Classes of solitary solution for nonlinear Schrödinger equation arising in optical fibers and their stability analysis

Abstract

In this work, we realised the soliton solutions of nonlinear Schrödinger equation (NLSE) that arise from optical fibers, we considered the modified Sardar sub-equation method (MSSEM) to find solitary solutions analytically. The stability of the retrieved soliton solutions realised from the NLSE are investigated. We demonstrate the soliton solutions that are stable and can last for a very long time without losing its form or energy under specific circumstances and those soliton solutions that are unstable. The MSSEM is a frequently employed technique in research for addressing specific mathematical modeling or physical phenomena problems. Its selection in this specific study might stem from its proven efficacy in handling the particular problem under investigation. The decision to utilize MSSEM could be driven by several considerations, including its precision, computationally efficient, effectiveness, greater accuracy and capability to manage intricate systems. Finally, our method offers greater flexibility in modeling various physical phenomena, which makes it particularly useful in applications in diverse fields such as quantum mechanics and nonlinear optics.
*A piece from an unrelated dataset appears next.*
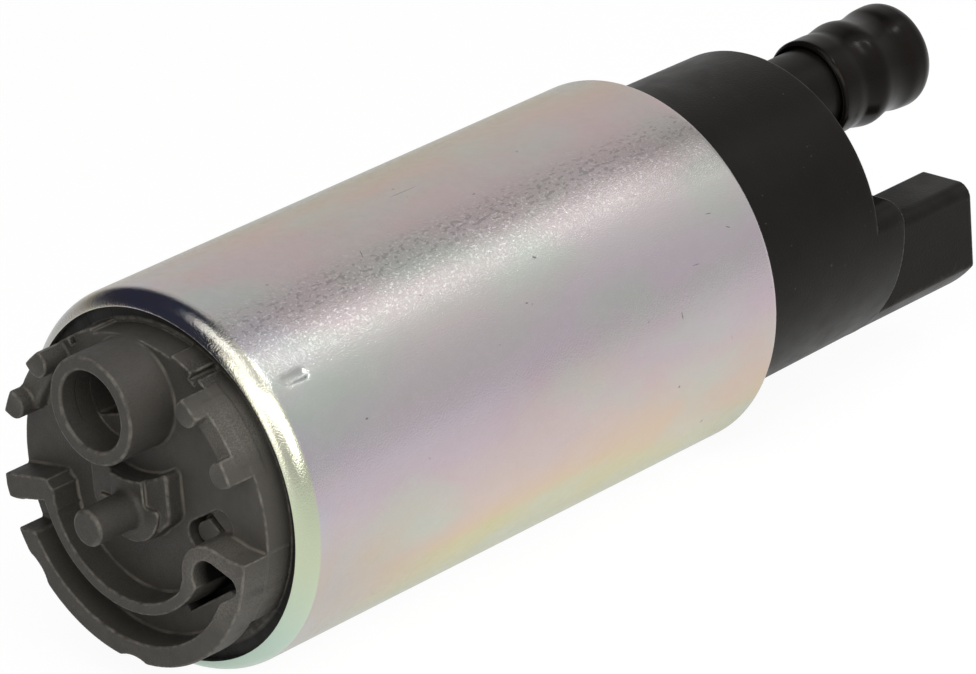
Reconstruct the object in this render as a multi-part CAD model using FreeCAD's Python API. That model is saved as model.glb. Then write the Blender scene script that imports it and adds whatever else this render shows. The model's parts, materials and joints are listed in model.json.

The findings have ramifications for the architecture of optical fiber communications and offer significant new insights into the behavior of solitons in optical systems. The NLSE has proven to be an effective tool for understanding wave behavior in fiber optics. Its applications have helped engineers and scientists optimize the design of optical fibers and predict the behavior of various conditions. Moreover, our study provides insights into the fundamental properties of solitary solutions in the NLSEs and their practical implications in physical systems.